◆ SUPPLIED MATERIAL ◆

------------------------

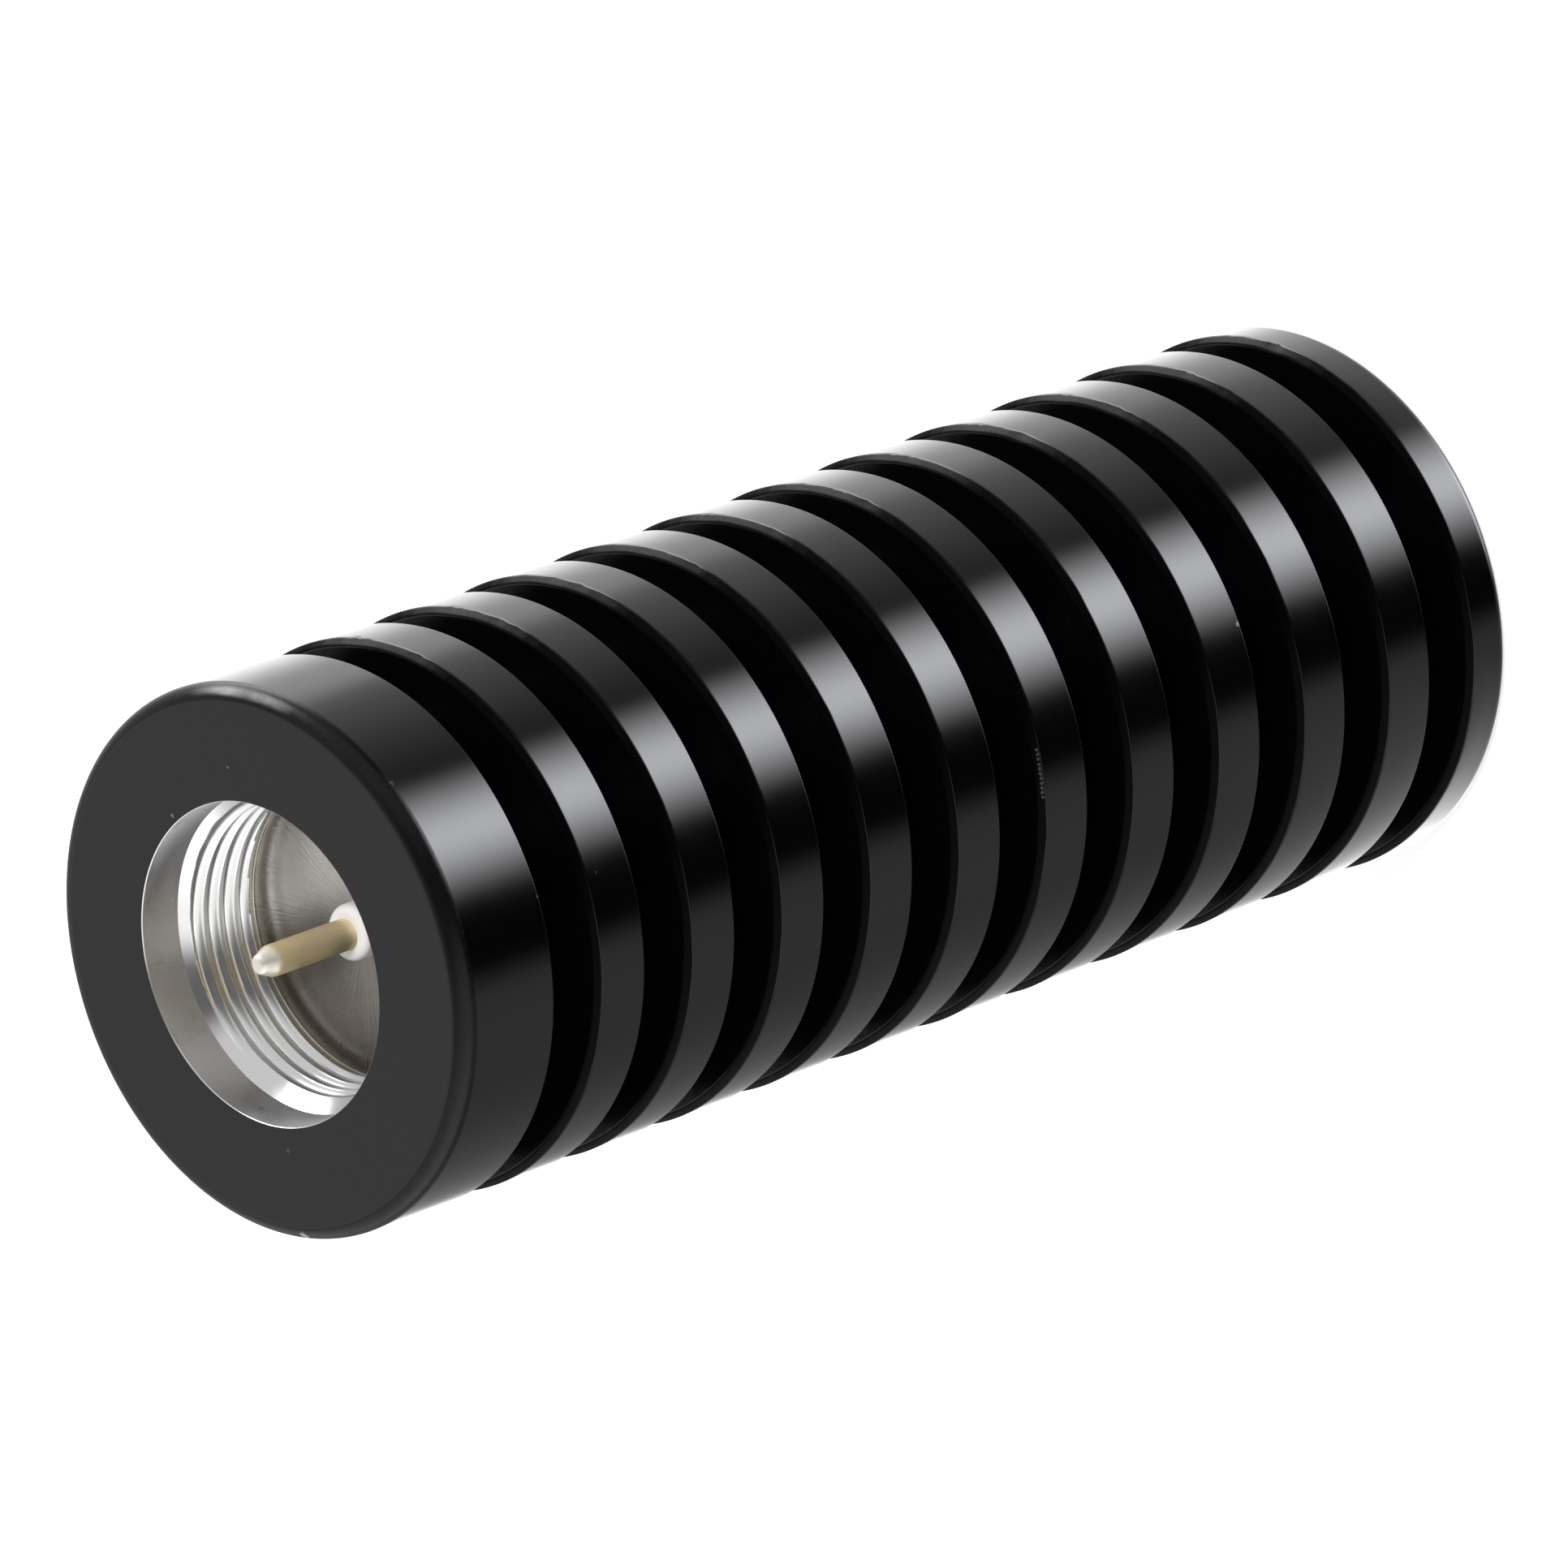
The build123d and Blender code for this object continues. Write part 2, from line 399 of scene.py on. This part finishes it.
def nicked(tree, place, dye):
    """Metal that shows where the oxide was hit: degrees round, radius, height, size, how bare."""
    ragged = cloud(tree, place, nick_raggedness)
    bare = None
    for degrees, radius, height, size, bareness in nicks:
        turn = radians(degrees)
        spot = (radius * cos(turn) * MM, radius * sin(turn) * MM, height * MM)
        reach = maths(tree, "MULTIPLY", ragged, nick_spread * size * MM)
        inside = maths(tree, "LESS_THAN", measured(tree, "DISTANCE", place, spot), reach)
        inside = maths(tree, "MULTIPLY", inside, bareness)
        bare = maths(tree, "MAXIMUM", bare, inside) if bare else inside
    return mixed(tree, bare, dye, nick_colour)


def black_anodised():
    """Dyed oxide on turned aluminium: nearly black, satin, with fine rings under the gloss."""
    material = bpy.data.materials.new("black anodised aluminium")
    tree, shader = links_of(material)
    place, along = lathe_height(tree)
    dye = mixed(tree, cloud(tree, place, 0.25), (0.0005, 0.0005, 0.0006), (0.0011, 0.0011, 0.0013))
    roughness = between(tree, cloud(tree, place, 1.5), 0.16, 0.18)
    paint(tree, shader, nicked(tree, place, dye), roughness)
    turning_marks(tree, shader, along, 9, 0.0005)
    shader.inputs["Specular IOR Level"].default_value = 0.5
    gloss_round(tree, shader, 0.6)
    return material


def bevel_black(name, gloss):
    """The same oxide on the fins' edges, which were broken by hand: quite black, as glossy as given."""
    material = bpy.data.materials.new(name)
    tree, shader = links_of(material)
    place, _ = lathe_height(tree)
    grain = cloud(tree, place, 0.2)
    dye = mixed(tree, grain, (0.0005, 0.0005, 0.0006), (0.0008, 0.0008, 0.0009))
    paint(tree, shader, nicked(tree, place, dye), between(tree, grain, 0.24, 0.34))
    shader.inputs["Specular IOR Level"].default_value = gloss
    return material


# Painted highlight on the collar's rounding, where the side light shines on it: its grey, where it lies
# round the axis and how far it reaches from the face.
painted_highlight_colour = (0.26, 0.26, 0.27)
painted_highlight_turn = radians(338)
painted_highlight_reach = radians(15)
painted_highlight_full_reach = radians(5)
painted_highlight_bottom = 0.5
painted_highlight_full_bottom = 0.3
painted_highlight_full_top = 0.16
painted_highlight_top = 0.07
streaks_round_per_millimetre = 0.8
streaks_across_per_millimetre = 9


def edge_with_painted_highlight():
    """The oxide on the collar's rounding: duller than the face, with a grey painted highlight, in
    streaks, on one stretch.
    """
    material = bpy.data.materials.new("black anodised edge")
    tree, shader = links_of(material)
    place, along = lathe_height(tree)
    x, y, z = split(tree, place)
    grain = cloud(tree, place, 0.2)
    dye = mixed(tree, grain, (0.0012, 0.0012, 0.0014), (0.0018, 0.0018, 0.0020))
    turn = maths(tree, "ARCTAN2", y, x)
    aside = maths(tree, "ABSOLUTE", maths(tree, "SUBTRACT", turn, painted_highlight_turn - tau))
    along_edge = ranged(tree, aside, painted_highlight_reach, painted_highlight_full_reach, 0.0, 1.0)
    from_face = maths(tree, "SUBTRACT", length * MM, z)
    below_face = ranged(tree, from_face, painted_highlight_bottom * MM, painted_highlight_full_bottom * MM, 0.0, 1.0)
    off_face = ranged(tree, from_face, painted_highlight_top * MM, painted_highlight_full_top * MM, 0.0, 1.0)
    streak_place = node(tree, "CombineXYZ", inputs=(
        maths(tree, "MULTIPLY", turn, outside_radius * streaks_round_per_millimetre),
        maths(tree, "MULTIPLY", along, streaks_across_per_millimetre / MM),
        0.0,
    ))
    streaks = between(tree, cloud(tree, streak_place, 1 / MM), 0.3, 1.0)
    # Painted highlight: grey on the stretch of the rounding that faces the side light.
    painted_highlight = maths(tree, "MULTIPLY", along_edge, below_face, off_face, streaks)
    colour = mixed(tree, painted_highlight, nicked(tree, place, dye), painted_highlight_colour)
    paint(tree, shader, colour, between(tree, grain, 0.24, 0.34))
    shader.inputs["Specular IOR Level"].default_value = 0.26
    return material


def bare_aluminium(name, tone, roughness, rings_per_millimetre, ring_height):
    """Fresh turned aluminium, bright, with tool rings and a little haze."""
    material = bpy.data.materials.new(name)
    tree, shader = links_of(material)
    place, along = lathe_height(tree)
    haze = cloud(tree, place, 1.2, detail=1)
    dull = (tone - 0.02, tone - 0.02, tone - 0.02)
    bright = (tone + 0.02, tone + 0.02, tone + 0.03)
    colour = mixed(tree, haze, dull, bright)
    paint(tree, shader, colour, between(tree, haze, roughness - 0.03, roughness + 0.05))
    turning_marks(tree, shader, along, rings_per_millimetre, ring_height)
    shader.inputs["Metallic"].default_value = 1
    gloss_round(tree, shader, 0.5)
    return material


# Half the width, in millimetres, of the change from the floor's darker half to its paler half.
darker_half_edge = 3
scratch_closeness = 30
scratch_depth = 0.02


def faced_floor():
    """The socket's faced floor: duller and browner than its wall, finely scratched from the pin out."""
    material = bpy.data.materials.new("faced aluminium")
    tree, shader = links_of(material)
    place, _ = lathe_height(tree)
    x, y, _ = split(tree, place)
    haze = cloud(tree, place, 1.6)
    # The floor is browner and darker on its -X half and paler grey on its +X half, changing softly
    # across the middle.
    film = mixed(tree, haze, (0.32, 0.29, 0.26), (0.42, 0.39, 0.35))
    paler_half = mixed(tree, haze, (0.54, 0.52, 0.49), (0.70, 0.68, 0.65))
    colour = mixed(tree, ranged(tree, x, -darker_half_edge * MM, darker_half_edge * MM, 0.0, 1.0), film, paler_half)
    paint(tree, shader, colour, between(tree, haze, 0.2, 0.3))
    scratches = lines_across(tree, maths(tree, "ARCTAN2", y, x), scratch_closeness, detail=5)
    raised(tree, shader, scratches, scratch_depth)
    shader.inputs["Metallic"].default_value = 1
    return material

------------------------

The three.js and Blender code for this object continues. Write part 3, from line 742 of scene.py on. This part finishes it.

------------------------

Count every line in the data that contains the word "scene", then give that count and nothing else.

◆ EXERCISE RESULT ◆
2